At issue is the appropriate remedy when a large portion of related federal question claims are properly removed and another portion of those claims are subject to a valid forum selection clause violated by removal to federal court. To remand only the forum selection claims, allowing both sets of claims to proceed simultaneously in federal and in state court would be wasteful of judicial resources. See Hays County Guardian v. Supple, 969 F.2d 111, 125 (5th Cir.1992), cert. denied, 506 U.S. 1087, 113 S.Ct. 1067, 122 L.Ed.2d 371 (1993) (similar situation involving state-law claims). This court must exercise jurisdiction over the pre-forum selection claims properly removed from state court. Therefore, the only other alternative is to retain the remaining claims and not enforce the forum selection clause.

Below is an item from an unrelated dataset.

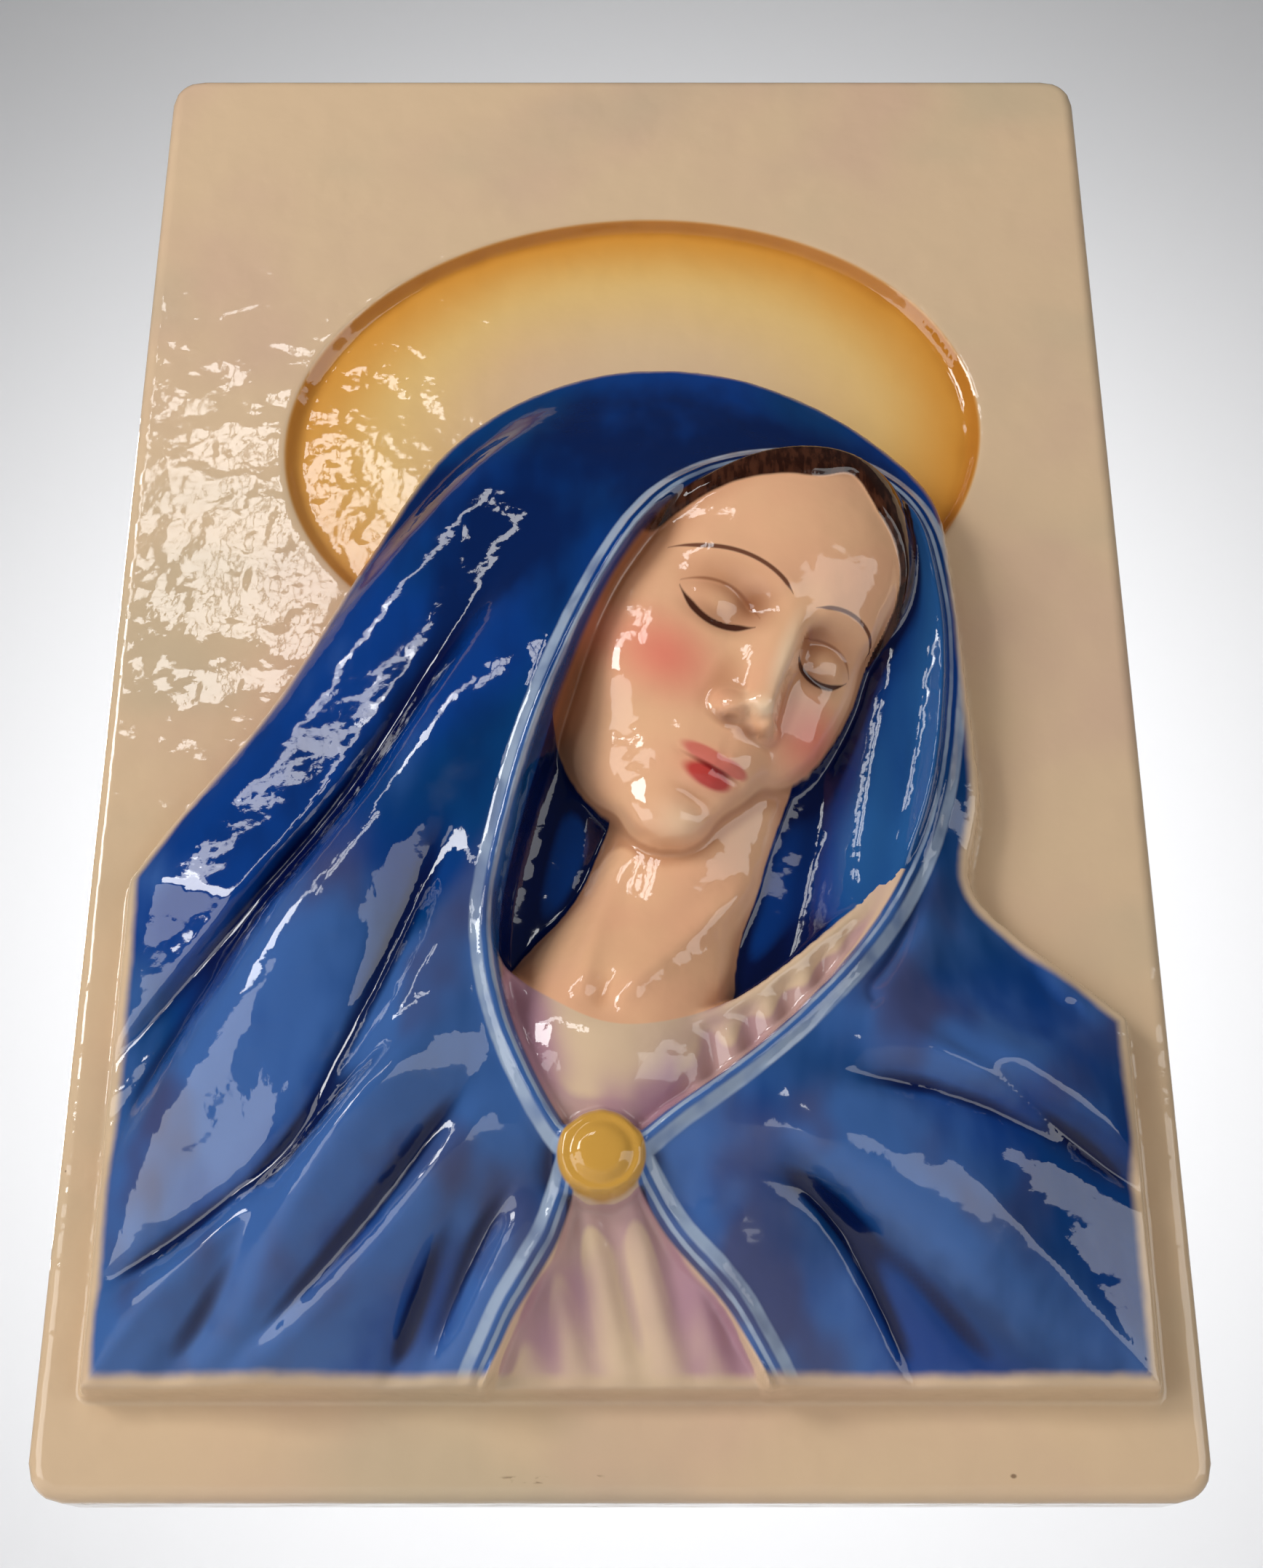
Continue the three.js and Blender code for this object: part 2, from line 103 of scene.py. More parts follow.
# Long narrow hollows between the folds: start, bend, end, width, depth.
CREASE_STEEP, CREASE_SOFT = 0.6, 1.3
CREASES = [
    ((-30, 6), (-52, -40), (-98, -84), 2.6, 2.6),
    ((-22, -96), (-36, -116), (-44, -150), 2.4, 3.4),
    ((20, -92), (42, -104), (56, -150), 2.5, 3.4),
    ((44, -70), (70, -84), (108, -112), 2.4, 2.6),
]
HEAD_MIDDLE, HEAD_YAW, HEAD_PITCH, HEAD_ROLL = (27, -8), 30, 10, 25
HEAD_SQUEEZE, HEAD_BASE = 0.6, 7.0
# The hairline's plane, in the head's frame: its place, its lean, and the parting in it.
HAIR_FORWARD, HAIR_LEAN, PARTING_DEPTH, PARTING_WIDTH = 18.5, 0.42, 5, 5
NECK_TOP, NECK_FOOT, NECK_RADII, NECK_SQUEEZE, NECK_BASE = (22, -12), (-3, -78), (15, 18), 0.85, 5.0
NECK_FLARE = 7
NECK_CORDS = [((4, -34), (-6, -52), (-6, -67)), ((30, -40), (14, -56), (0, -69))]
CORD_RISE, CORD_WIDTH = 1.3, 2.6
NECK_PIT, PIT_DEPTH, PIT_WIDTH = (-3, -69), 2.0, 4
COLLAR = [(-30, -50), (-15, -67), (0, -74.5), (18, -69), (42, -50)]
TUNIC_MIDDLE, TUNIC_HALF, TUNIC_BASE, TUNIC_RISE, TUNIC_BEHIND = -2, 48, 7, 9, 1.2
PLEAT_WIDTH, PLEAT_DEPTH = 8.0, 0.9
# The collar's band: its rise, its place inside the collar's line, and its width.
BAND_RISE, BAND_OFF, BAND_WIDTH = 0.9, 1.6, 1.3
LINING_BASE, LINING_FOLD, LINING_DEPTH = 9.0, 17.0, 1.4
# How far the lining climbs towards the hem, and over what distance.
LINING_CURL, LINING_REACH = 7.0, 8.0

# Round the opening, the cloth gives way to what lies in it over these distances, and what
# lies in it stands at most so far over the cloth.
LIP_START, LIP_END, LIP_STAND = -0.3, 0.9, 8
# The head is looked for so far round the opening. Off the head, its own frame has no place.
HEAD_MARGIN, NO_PLACE = 4, 99.0
# How wide the surroundings are that a place's hollow and ridge are measured against.
HOLLOW_SPREAD, RIDGE_SPREAD = 3.2, 8
# What the painted fields say on the sides and the back: far outside every area.
FAR_OUTSIDE = -20.0

# The front is worked out on a fine raster over the flat inside the slab's rounded edge.
CELLS = np.array([512, 768])
FLAT_HALF = np.array([SLAB_WIDTH, SLAB_HEIGHT]) / 2 - SLAB_EDGE
FLAT_CORNER = SLAB_CORNER - SLAB_EDGE
COARSEST = 8


# --------------------------------------------------------------------------------- curves

def spline(points, per_span=10, closed=False):
    """Points along a smooth curve through the given ones."""
    p = np.array(points, float)
    ends = [p[-1:], p, p[:2]] if closed else [2 * p[:1] - p[1:2], p, 2 * p[-1:] - p[-2:-1]]
    ring = np.vstack(ends)
    t = np.linspace(0, 1, per_span, endpoint=False)[:, None]
    out = []
    for a, b, c, d in zip(ring, ring[1:], ring[2:], ring[3:]):
        ka, kb, kc = (math.sqrt(np.linalg.norm(q - r)) for q, r in ((b, a), (c, b), (d, c)))
        leave = ((b - a) / ka - (c - a) / (ka + kb) + (c - b) / kb) * kb
        arrive = ((c - b) / kb - (d - b) / (kb + kc) + (d - c) / kc) * kb
        out.append((2 * t**3 - 3 * t**2 + 1) * b + (t**3 - 2 * t**2 + t) * leave
                   + (3 * t**2 - 2 * t**3) * c + (t**3 - t**2) * arrive)
    curve = np.vstack(out)
    return curve if closed else np.vstack([curve, p[-1]])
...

The Foster court noted in dicta that once the district court determined removal violated an enforceable forum selection clause, the court lacked the discretion not to remove the case from its docket, presumably by remand. 933 F.2d at 1216. This dicta is most appropriately understood as a contrast to the holding in Thermtron (court had no discretion to remove case from its docket based on crush of cases) and is not an indication that district courts must remand as a remedy for violations of a forum selection clause. See id.

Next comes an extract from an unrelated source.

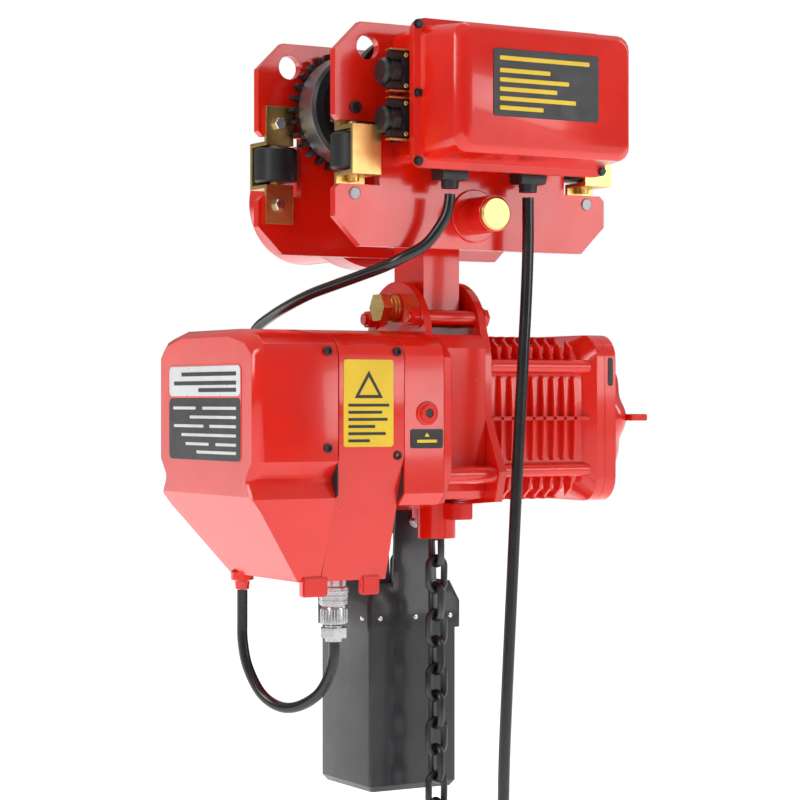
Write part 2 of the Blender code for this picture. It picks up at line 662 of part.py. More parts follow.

The party seeking to set aside a forum selection clause has a heavy burden of proof and absent a very strong showing of unreasonableness, forum selection clauses should be enforced. Carnival Cruise Lines, Inc. v. Shute, 499 U.S. 585, 591-92, 111 S.Ct. 1522, 1526-1528, 113 L.Ed.2d 622 (1991). Lynden has, albeit belatedly, made such a showing in this case. Pegasus, as plaintiff, chose to include 221 claims in its complaint relating to periods prior to the effective date of the forum selection clause and now wishes to enforce that clause with respect to the remaining claims. Over half of Pegasus's claims were properly removable by Lynden. Pegasus could not bury them with post-effective-date claims, in an undifferentiated count, in an attempt to broaden the scope of the forum selection clause and thereby defeat Lynden's removal right. Once properly removed, this court must exercise jurisdiction over the 221 preeffective date claims.

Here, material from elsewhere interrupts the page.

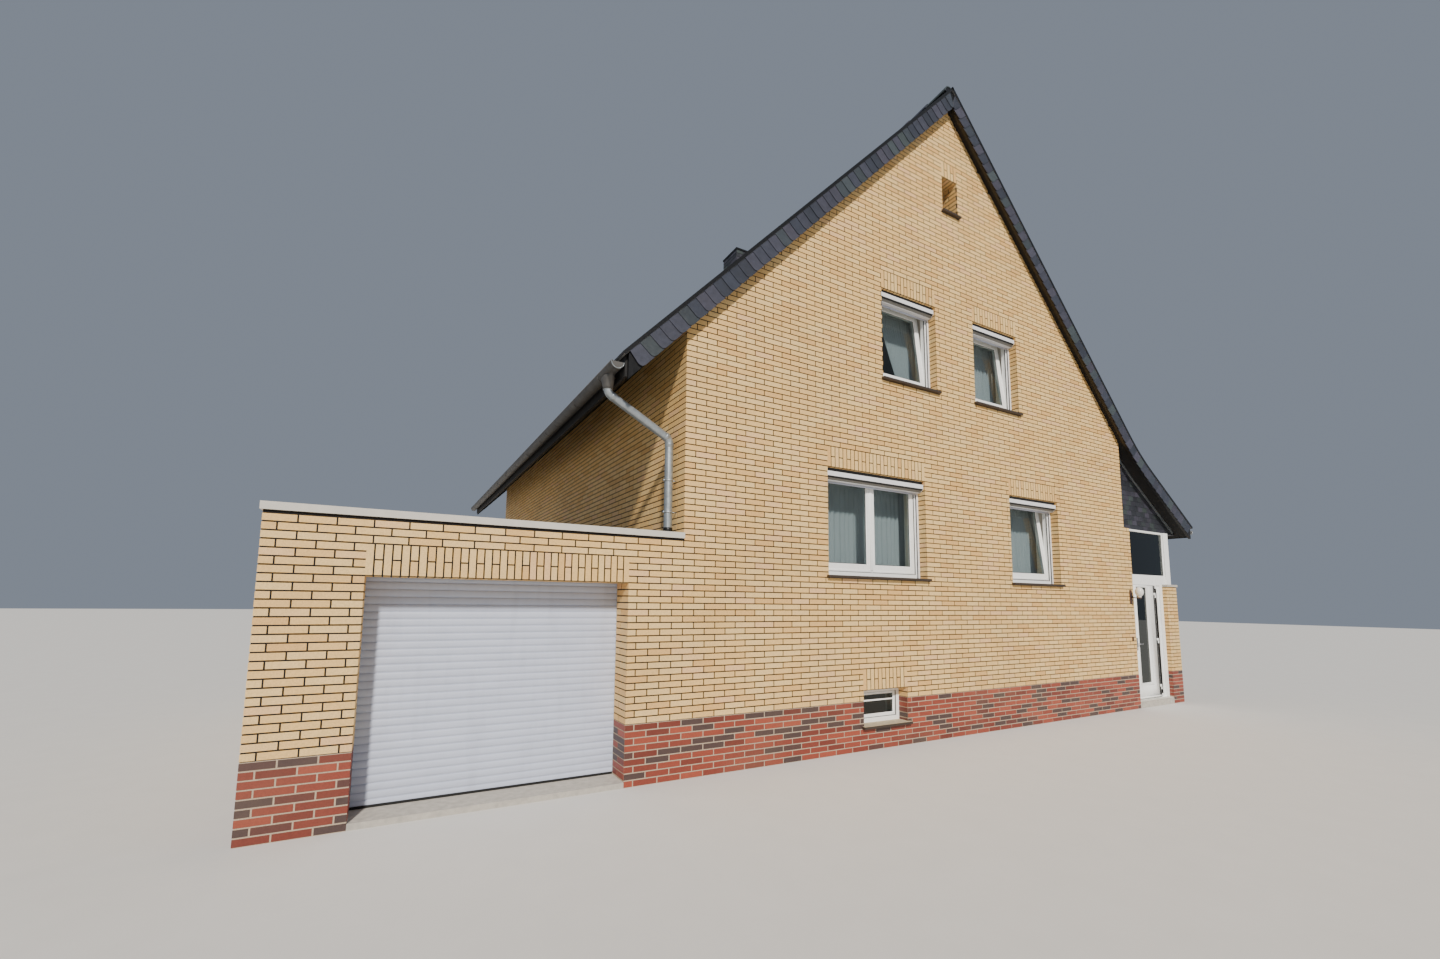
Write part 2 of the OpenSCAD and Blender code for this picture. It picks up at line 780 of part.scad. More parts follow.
// Garage with a roller door
module garage_front_wall() place() color(clinker) along_y(0, garage_front_t) difference() {
    translate([-garage_w, plinth_h]) square([garage_w, garage_h - plinth_h]);
    translate([garage_open_x, 0]) square([garage_open_w, garage_open_z]);
}

module garage_side_wall() place() color(clinker)
    box([-garage_w, garage_front_t, plinth_h], [-garage_w + garage_wall_t, garage_d, garage_h]);

module garage_back_wall() place() color(clinker)
    box([-garage_w + garage_wall_t, garage_d - garage_wall_t, plinth_h], [0, garage_d, garage_h]);

module garage_plinth() place() color(red_clinker) {
    box([garage_open_x + garage_open_w, 0, 0], [0, garage_front_t, plinth_h]);
    box([-garage_w, 0, 0], [garage_open_x, garage_front_t, plinth_h]);
    box([-garage_w, garage_front_t, 0], [-garage_w + garage_wall_t, garage_d, plinth_h]);
    box([-garage_w + garage_wall_t, garage_d - garage_wall_t, 0], [0, garage_d, plinth_h]);
}

module garage_floor() place() color(concrete) {
    box([garage_open_x, 0, 0], [garage_open_x + garage_open_w, garage_front_t, garage_floor_z]);
    box([-garage_w + garage_wall_t, garage_front_t, 0], [0, garage_d - garage_wall_t, garage_floor_z]);
}

module garage_roof() place() color(grey)
    box([-garage_w + garage_wall_t, garage_front_t, garage_h - garage_roof_t],
        [0, garage_d - garage_wall_t, garage_h]);

module garage_roof_trim() place() color(alu) {
    box([-garage_w - trim_out, -trim_out, garage_h], [0, trim_in, garage_h + trim_h]);
    box([-garage_w - trim_out, trim_in, garage_h], [-garage_w + trim_in, garage_d - trim_in, garage_h + trim_h]);
    box([-garage_w - trim_out, garage_d - trim_in, garage_h], [0, garage_d + trim_out, garage_h + trim_h]);
}

// The curtain of domed slats runs behind the jambs
rail_w = 60;
curtain_t = 12;
slat_dome = 6;
curtain_y = garage_front_t + 24;
curtain_top = garage_open_z + 30;

function slat_h() = (curtain_top - garage_floor_z) / slat_count;
function slat_edge(i) =
    [for (k = [0 : 4]) [curtain_y - slat_dome * sin(18 + 36 * k), garage_floor_z + (i + k / 4) * slat_h()]];

module garage_door() place() color(alu)
    along_x(garage_open_x - rail_w + 8, garage_open_x + garage_open_w + rail_w - 8)
        polygon(concat([for (i = [0 : slat_count - 1]) each slat_edge(i)],
            [[curtain_y + curtain_t, curtain_top], [curtain_y + curtain_t, garage_floor_z]]));

module rail(x0, x1) {
    box([x0, garage_front_t, garage_floor_z], [x1, curtain_y - slat_dome - 2, curtain_top]);
    box([x0, curtain_y + curtain_t + 2, garage_floor_z], [x1, curtain_y + curtain_t + 14, curtain_top]);
}

roller_box = 260;

module garage_door_rails() place() color(alu) {
    x0 = garage_open_x - rail_w;
    x1 = garage_open_x + garage_open_w;
    for (x = [x0, x1]) {
        rail(x, x + rail_w);
        web = x == x0 ? x0 : x1 + rail_w - 6;
        box([web, garage_front_t, garage_floor_z], [web + 6, curtain_y + curtain_t + 14, curtain_top]);
    }
    box([x0, garage_front_t, curtain_top],
        [x1 + rail_w, garage_front_t + roller_box, garage_h - garage_roof_t - 20]);
}

// Windows: every piece is drawn for a wall whose outer face is y = 0
function frame_z(w) = sill_z(w) + sill_t;
function frame_height(w) = head_z(w) - frame_z(w);
function leaf_width(w) = (w[1] - 2 * frame_w) / w[4];

module window_frame(w) {
    along_y(reveal, reveal + frame_t) translate([w[0], frame_z(w)])
        frame_ring(w[1], frame_height(w), frame_w);
}

// Moves a drawing of one sash to its place and tilts it in where the window stands open
module at_sash(w, i) {
    angle = w[5] ? tilt : 0;
    translate([w[0] + frame_w + i * leaf_width(w), reveal + frame_t, frame_z(w) + frame_w + eps])
        rotate([-angle, 0, 0]) children();
}

module sash(w) {
    width = leaf_width(w) - 2 * eps;
    height = frame_height(w) - 2 * frame_w - 2 * eps;
    along_y(-sash_t, 0) translate([eps, 0]) difference() {
        square([width, height]);
        sash_light(width, height);
    }
}

module sash_light(width, height) {
    translate([sash_w, sash_foot]) square([width - 2 * sash_w, height - sash_w - sash_foot]);
}

module sash_glass(w) {
    along_y(-sash_t / 2 - glass_t / 2, -sash_t / 2 + glass_t / 2) translate([eps, 0])
        sash_light(leaf_width(w) - 2 * eps, frame_height(w) - 2 * frame_w - 2 * eps);
}

module sill(w) {
    box([w[0], 0, sill_z(w)], [w[0] + w[1], reveal + frame_t, frame_z(w)]);
    box([w[0] - sill_side, -sill_out, sill_z(w)], [w[0] + w[1] + sill_side, 0, frame_z(w)]);
}

shutter_slant = 45;
shutter_side = 15;
guide_w = 32;
guide_t = 26;

// A shutter box with a slanted lower front sits under the lintel, guides run down from it
module shutter(w) {
    top = head_z(w) - shutter_gap;
    low = top - shutter_h;
    along_x(w[0] + shutter_side, w[0] + w[1] - shutter_side)
        polygon([[shutter_set, top], [shutter_set, low + shutter_slant], [shutter_set + shutter_slant, low],
            [reveal - eps, low], [reveal - eps, top]]);
    for (x = [w[0], w[0] + w[1] - guide_w])
        box([x, reveal - guide_t, frame_z(w)], [x + guide_w, reveal, low - eps]);
}

function shut(w) = [w[0], w[1], w[2], w[3], w[4], false];
function all_front() = concat(gable_windows, [cellar_window]);
function all_back() = [for (w = all_front()) shut(w)];

module to_aisle() {
    translate([annex_x, 0, 0]) rotate([0, 0, 90]) children();
}

vent_back = 100;
vent_t = 40;

module vent_pane() {
    along_y(wall_t - vent_back, wall_t - vent_back + vent_t) translate([attic_vent[0], sill_z(attic_vent)])
        square([attic_vent[1], head_z(attic_vent) - sill_z(attic_vent)]);
}

module attic_panels() place() color(dark_board) {
    vent_pane();
    to_back() vent_pane();
}

module window_frames() place() color(pvc) {
    for (w = all_front()) window_frame(w);
    to_back() for (w = all_back()) window_frame(w);
    to_aisle() window_frame(aisle_window);
}

module sashes(w) {
    for (i = [0 : w[4] - 1]) at_sash(w, i) sash(w);
}

module panes(w) {
    for (i = [0 : w[4] - 1]) at_sash(w, i) sash_glass(w);
}

module window_sashes() place() color(pvc) {
    for (w = all_front()) sashes(w);
    to_back() for (w = all_back()) sashes(w);
    to_aisle() sashes(aisle_window);
}

module window_glass() place() color(pane) {
    for (w = all_front()) panes(w);
    to_back() for (w = all_back()) panes(w);
    to_aisle() panes(aisle_window);
}

module vent_sill() {
    box([attic_vent[0], 0, sill_z(attic_vent)],
        [attic_vent[0] + attic_vent[1], wall_t - vent_back, sill_z(attic_vent) + sill_t]);
    box([attic_vent[0] - sill_side, -sill_out, sill_z(attic_vent)],
        [attic_vent[0] + attic_vent[1] + sill_side, 0, sill_z(attic_vent) + sill_t]);
}

module window_sills() place() color(stone) {
    for (w = all_front()) sill(w);
    to_back() for (w = all_back()) sill(w);
    to_aisle() sill(aisle_window);
    vent_sill();
    to_back() vent_sill();
}

module shutters() place() color(alu) {
    for (w = gable_windows) shutter(w);
    to_back() for (w = gable_windows) shutter(w);
}

// Net curtains hang from the ceilings behind the living and bedroom windows
curtain_side = 150;
curtain_gap = 60;
curtain_fold = 30;

function ceiling_over(w) = (head_z(w) < upper_floor_z ? upper_floor_z : attic_floor_z) - floor_t;

module curtain(w) {
    along_y(wall_t + curtain_gap, wall_t + curtain_gap + curtain_fold)
        translate([w[0] - curtain_side, sill_z(w) - curtain_side])
            square([w[1] + 2 * curtain_side, ceiling_over(w) - sill_z(w) + curtain_side]);
}

module net_curtains() place() color("white") {
    for (w = gable_windows) curtain(w);
    to_back() for (w = gable_windows) curtain(w);
}

front_wall_piers();
front_wall_bands();
back_wall_piers();
back_wall_bands();
left_wall();
right_wall();
front_plinth();
back_plinth();
side_plinths();
ground_floor();
upper_floor();
attic_floor();
roof_deck_left();
roof_deck_right();
roof_tiles_left();
roof_tiles_right();
ridge_tiles();
verge_boards();
fascias();
gutters();
gutter_brackets();
downpipes();
chimney();
chimney_cap();
porch_jamb_wall();
porch_parapet();
parapet_coping();
aisle_side_wall();
aisle_back_wall();
aisle_plinth();
aisle_floor();
slate_gables();
porch_beam();
porch_frames();
porch_glass();
door_frame();
front_door();
door_pane();
door_handle();
wall_lamp();
garage_front_wall();
garage_side_wall();
garage_back_wall();
garage_plinth();
garage_floor();
garage_roof();
garage_roof_trim();
garage_door();
garage_door_rails();
window_frames();
window_sashes();
window_glass();
window_sills();
shutters();
attic_panels();
net_curtains();
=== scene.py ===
# Detached brick house with a flat-roofed garage and a glazed porch, dressed over its solid model.
# Lengths are metres. X runs along the street front, Y into the depth, Z up.
import math
import random

import bmesh
import bpy
from bpy.props import FloatProperty, FloatVectorProperty, IntProperty, PointerProperty
from mathutils import Matrix, Vector


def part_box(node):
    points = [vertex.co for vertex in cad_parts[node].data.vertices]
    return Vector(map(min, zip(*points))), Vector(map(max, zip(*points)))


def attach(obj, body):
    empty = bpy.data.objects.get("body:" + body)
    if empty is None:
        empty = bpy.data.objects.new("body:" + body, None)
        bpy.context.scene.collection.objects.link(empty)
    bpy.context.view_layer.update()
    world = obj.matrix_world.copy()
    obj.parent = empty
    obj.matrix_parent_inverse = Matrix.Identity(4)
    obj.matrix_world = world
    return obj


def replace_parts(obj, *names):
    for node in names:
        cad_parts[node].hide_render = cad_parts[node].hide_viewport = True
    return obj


bl_info = {
    "name": "Brick house dressing",
    "version": (1, 0, 0),
    "blender": (4, 5, 0),
    "location": "3D View > Sidebar > House",
    "description": "Lays the brick slips, slates, slats and trim of a detached house over its solid model",
    "category": "Object",
}

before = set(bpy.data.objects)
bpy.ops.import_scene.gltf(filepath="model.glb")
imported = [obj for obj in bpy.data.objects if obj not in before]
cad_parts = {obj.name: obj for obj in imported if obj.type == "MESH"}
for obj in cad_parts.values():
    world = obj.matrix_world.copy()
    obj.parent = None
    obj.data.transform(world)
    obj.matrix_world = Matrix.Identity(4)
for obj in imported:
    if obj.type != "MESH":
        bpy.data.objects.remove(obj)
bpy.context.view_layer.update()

# The house's own corner: left end of the street gable, on the ground
CORNER = Vector(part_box("front_wall_bands")[0])
CORNER.z = 0.0
X, Y, Z = Vector((1, 0, 0)), Vector((0, 1, 0)), Vector((0, 0, 1))


def reach(node):
    """Lowest and highest corner of a solid, measured from the house's corner."""
    low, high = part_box(node)
    return Vector(low) - CORNER, Vector(high) - CORNER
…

Conversely, courts have applied forum selection clauses to entire complaints where plaintiffs have attempted to avoid the application of a contract's forum selection clause by stating claims sounding in tort but related to the contract. See Crescent Int'l, Inc. v. Avatar Communities, Inc., 857 F.2d 943, 944-45 (3d Cir.1988); Young Women's Christian Assoc. of the United States of Am., Nat'l Board v. HMC Entertainment, Inc., 1992 WL 279361, at * 5 n. 1 (S.D.N.Y. Sept. 25, 1992).
As the Hays County Guardian court noted, simultaneously adjudicating identical claims in both federal and state court " would be a pointless waste of judicial resources." 969 F.2d at 125. This court was unable to locate any cases involving an attempt by a defendant to avoid the application of a forum selection clause based on the overbreadth of plaintiff's complaint. However, courts have held that where a plaintiff's suit is truly broader than the forum selection clause and the structure of the complaint is not an attempt to avoid the forum selection clause, enforcement of the forum selection clause would be unreasonable. See e.g., Farmland Indus., Inc. v. Frazier-Parrott Commodities, Inc., 806 F.2d 848, 852 (8th Cir.1986); General Environmental Science Corp. v. Horsfall, 753 F.Supp. 664, 668 (N.D.Ohio 1990). In Farmland Indus., defendants made an argument similar to the one made by Pegasus. If the plaintiff's claims were indeed broader than the applicable forum selection clause, defendants argued, the clause should be enforced to the extent it applies. 806 F.2d at 852. Rejecting this argument, the Farmland Indus. court stated that " [a]bsent ... strong policy [reasons ( e.g., a statutory requirement) ], we see no reason to require piecemeal resolution of this case" in two courts. Id.
The supplemental jurisdiction statute, cited by the parties, also recognizes this concern for efficient use of judicial resources, directing federal courts to exercise supplemental jurisdiction over claims related to federal question claims. See 28 U.S.C. § 1367(a).
The more common scenario is an attempt by plaintiff to avoid the forum selection clause. See supra note 3.
Defendant seeks to avoid the forum selection clause and it was Pegasus that structured the complaint. Under these circumstances, enforcement of the forum selection clause by remanding less than half of Pegasus's identical claims to the state court would be unreasonable. Therefore, Pegasus's claims for shipments made after the effective date of the tariff's forum selection clause will not be remanded and the entire case will proceed in this court.
IT IS THEREFORE ORDERED that Lynden's motion  for reconsideration of this court's October 13, 1993 order is granted. This court's October 13, 1993 order directing the Clerk of Court to remand this case to the Circuit Court of DuPage County, Illinois, is vacated. Status is set for December 3, 1993 at 9:15 a.m.